Но вот кардинал становится папой Урбаном VIII. Он не хочет пытать Галилея, он понимает и его правоту, и его влияние. Но как на Галилея давит приверженность ученого к истине, так на папу давит его положение главы церкви. Если разобраться, его положение хуже, чем положение Галилея. Галилей открыл истину, и даже если он предаст ее, история (по крайней мере, часть историков) проявят к нему снисхождение. От папы же требуют "закрыть" истину. Кардинал - инквизитор приводит те же аргументы, что и Маленький монах. Дело не в аспидной доске, доказывает он, а в духе мятежа и сомнения. Беспокойство, царящее в их собственных умах, ученые переносят на неподвижную Землю. "Они кричат, что их вынуждают числа. Но откуда эти числа? Любому известно, что они порождены сомнением. Эти люди сомневаются во всем. Неужели же нам строить человеческое общество на сомнении, а не на вере .".
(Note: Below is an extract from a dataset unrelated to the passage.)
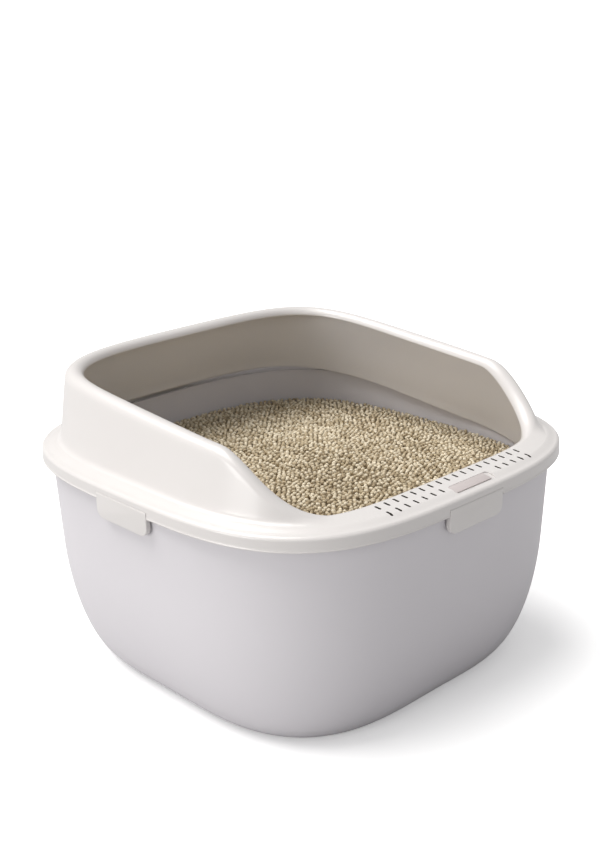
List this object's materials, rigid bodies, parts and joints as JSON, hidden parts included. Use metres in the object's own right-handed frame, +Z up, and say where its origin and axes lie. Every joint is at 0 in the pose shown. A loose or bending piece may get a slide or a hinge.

Для папы эти аргументы куда убедительнее, чем для Галилея. Папа и вправду отвечает за сохранность существующего порядка. Если он начнет рушиться, разочарованные верующие будут винить не Галилея, а именно его, папу. Дозволить еретическую мысль, плоды которой нельзя предугадать, - осудят влиятельные современники. Запретить новорожденную истину - осудят потомки. Глубоко символично, что во время этой внутренней борьбы мотивов, в ситуации морального выбора папу облачают. И когда облачение закончено, папа, уже при всех регалиях, не человек, а персонификация власти, принимает решение .
Наступает очередь Галилея. Но поскольку масштаб его выбора значительно больше, больше и его нравственные последствия. Сцена отречения завершается чтением перед опущенным занавесом высказывания Галилея: "Разве не ясно, что лошадь, упав с высоты в три или четыре локтя, может сломать себе ноги, тогда как для собаки это совершенно безвредно, а кошка без всякого ущерба падает с высоты в восемь или десять локтей, стрекоза - с верхушки башни, а муравей мог бы даже с Луны. И так же как маленькие животные сравнительно сильнее и крепче, чем крупные, так же и маленькие растения более живучи". Большой человек должен обладать и повышенной степенью прочности. Иначе падение, безвредное для маленького, для него окажется смертельным. Великий Галилей повышенной нравственной прочностью, увы, не обладает.